Repeat the listing below in full, exactly as it stands.

--- START DATASET CONTENT ---

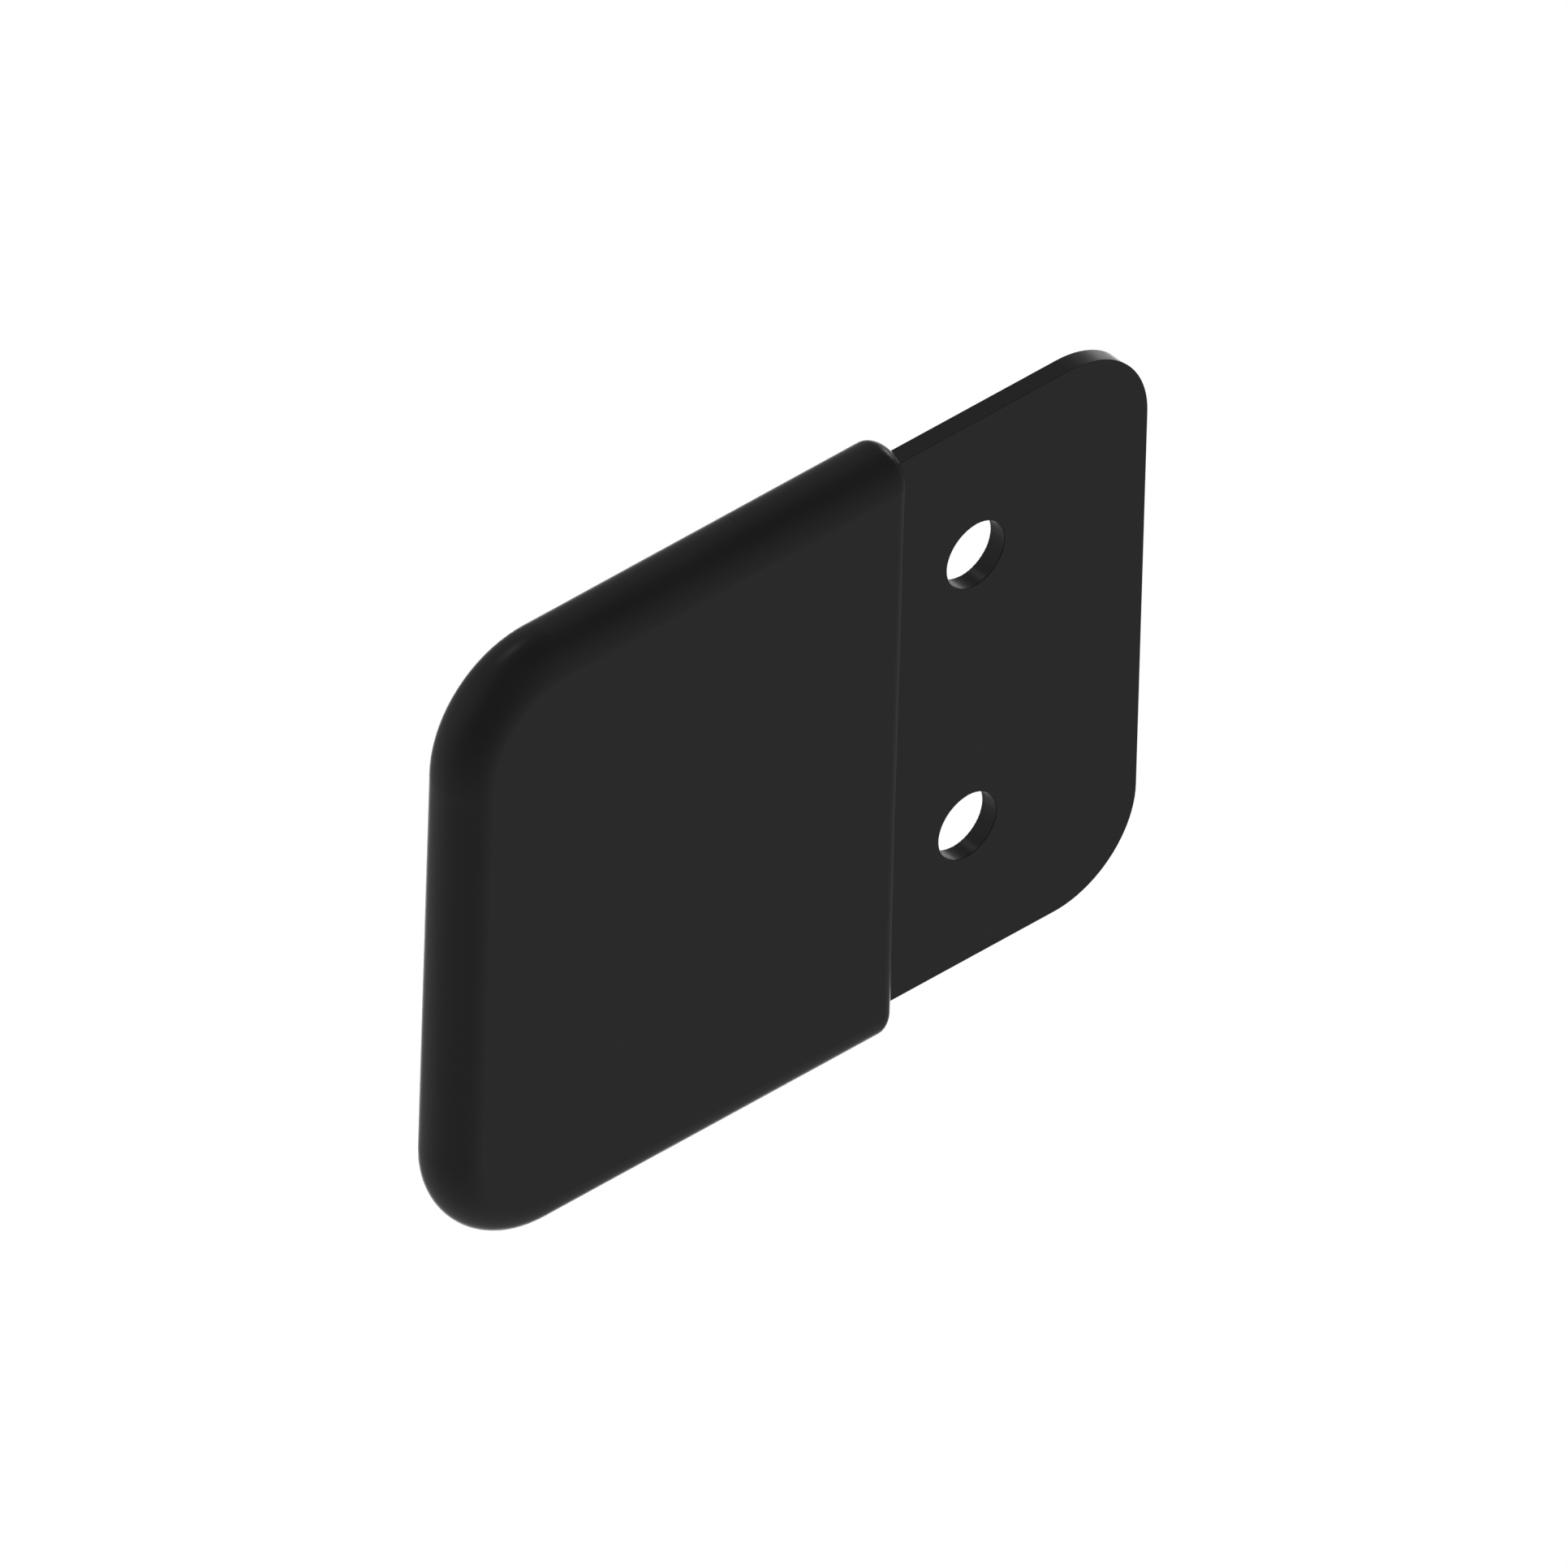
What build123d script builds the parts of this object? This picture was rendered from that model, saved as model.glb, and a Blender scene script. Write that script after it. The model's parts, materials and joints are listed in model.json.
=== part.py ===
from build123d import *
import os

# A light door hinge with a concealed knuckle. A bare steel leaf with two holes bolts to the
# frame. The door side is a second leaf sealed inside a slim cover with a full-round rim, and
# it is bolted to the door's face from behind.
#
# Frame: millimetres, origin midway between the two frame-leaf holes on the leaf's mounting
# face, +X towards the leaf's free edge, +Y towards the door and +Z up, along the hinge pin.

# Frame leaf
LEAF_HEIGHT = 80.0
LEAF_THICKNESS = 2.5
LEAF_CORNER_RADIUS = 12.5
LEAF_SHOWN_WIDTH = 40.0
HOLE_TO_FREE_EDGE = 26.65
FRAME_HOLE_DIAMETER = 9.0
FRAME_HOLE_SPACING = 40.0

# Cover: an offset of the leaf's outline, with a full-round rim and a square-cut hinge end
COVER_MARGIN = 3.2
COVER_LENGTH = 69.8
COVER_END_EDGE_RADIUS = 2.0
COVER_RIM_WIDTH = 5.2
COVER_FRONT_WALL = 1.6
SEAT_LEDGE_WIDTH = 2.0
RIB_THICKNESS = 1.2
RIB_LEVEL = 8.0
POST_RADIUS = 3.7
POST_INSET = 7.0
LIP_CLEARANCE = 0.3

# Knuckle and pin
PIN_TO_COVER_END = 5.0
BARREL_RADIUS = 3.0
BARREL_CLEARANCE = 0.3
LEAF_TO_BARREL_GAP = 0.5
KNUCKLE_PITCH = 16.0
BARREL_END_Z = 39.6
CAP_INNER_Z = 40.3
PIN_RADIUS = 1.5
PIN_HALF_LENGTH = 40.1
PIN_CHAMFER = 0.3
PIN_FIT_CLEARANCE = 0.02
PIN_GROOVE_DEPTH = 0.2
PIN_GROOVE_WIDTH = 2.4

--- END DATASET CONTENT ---

■ EXERCISE ANSWER:
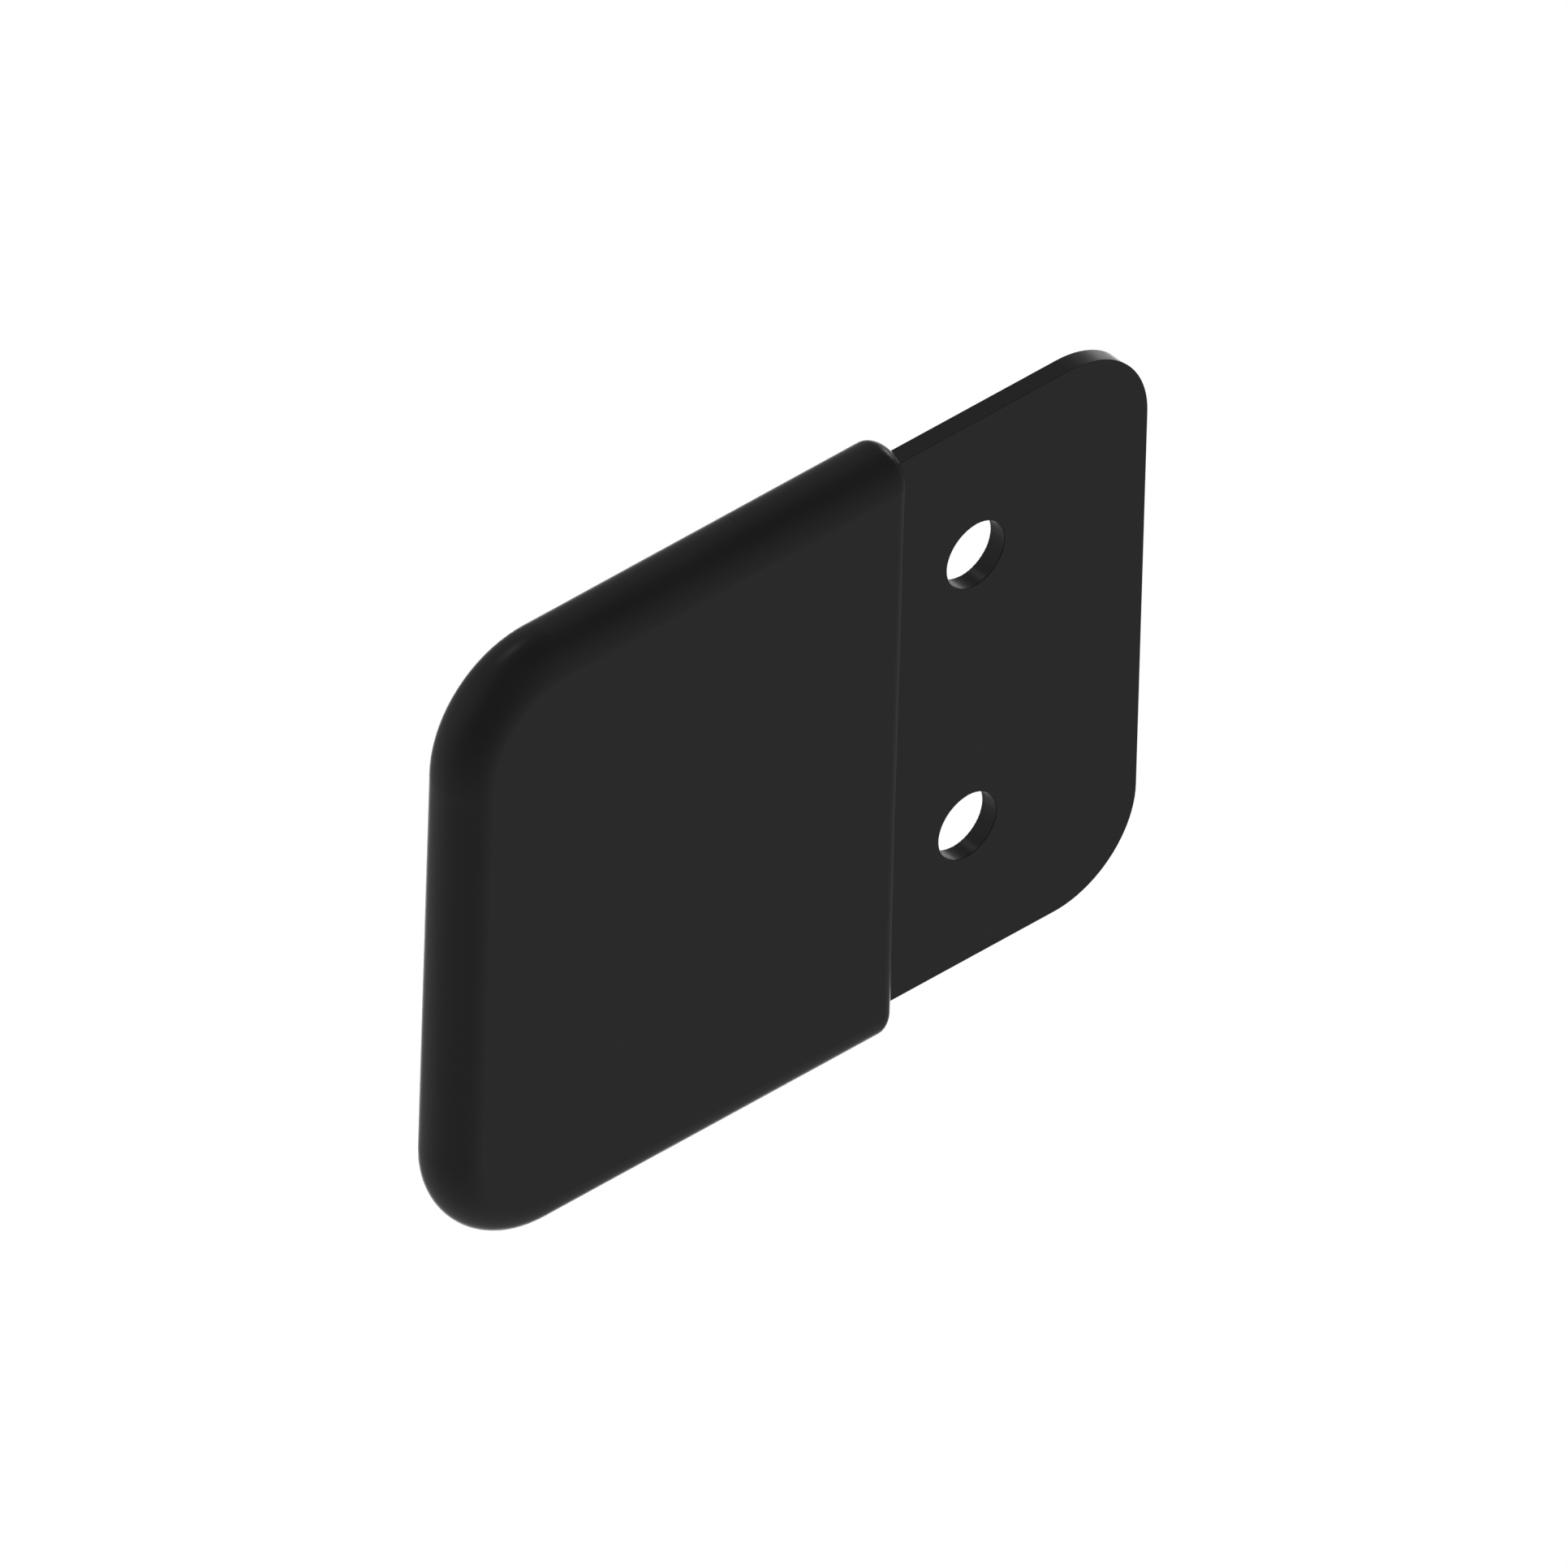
What build123d script builds the parts of this object? This picture was rendered from that model, saved as model.glb, and a Blender scene script. Write that script after it. The model's parts, materials and joints are listed in model.json.
=== part.py ===
from build123d import *
import os

# A light door hinge with a concealed knuckle. A bare steel leaf with two holes bolts to the
# frame. The door side is a second leaf sealed inside a slim cover with a full-round rim, and
# it is bolted to the door's face from behind.
#
# Frame: millimetres, origin midway between the two frame-leaf holes on the leaf's mounting
# face, +X towards the leaf's free edge, +Y towards the door and +Z up, along the hinge pin.

# Frame leaf
LEAF_HEIGHT = 80.0
LEAF_THICKNESS = 2.5
LEAF_CORNER_RADIUS = 12.5
LEAF_SHOWN_WIDTH = 40.0
HOLE_TO_FREE_EDGE = 26.65
FRAME_HOLE_DIAMETER = 9.0
FRAME_HOLE_SPACING = 40.0

# Cover: an offset of the leaf's outline, with a full-round rim and a square-cut hinge end
COVER_MARGIN = 3.2
COVER_LENGTH = 69.8
COVER_END_EDGE_RADIUS = 2.0
COVER_RIM_WIDTH = 5.2
COVER_FRONT_WALL = 1.6
SEAT_LEDGE_WIDTH = 2.0
RIB_THICKNESS = 1.2
RIB_LEVEL = 8.0
POST_RADIUS = 3.7
POST_INSET = 7.0
LIP_CLEARANCE = 0.3

# Knuckle and pin
PIN_TO_COVER_END = 5.0
BARREL_RADIUS = 3.0
BARREL_CLEARANCE = 0.3
LEAF_TO_BARREL_GAP = 0.5
KNUCKLE_PITCH = 16.0
BARREL_END_Z = 39.6
CAP_INNER_Z = 40.3
PIN_RADIUS = 1.5
PIN_HALF_LENGTH = 40.1
PIN_CHAMFER = 0.3
PIN_FIT_CLEARANCE = 0.02
PIN_GROOVE_DEPTH = 0.2
PIN_GROOVE_WIDTH = 2.4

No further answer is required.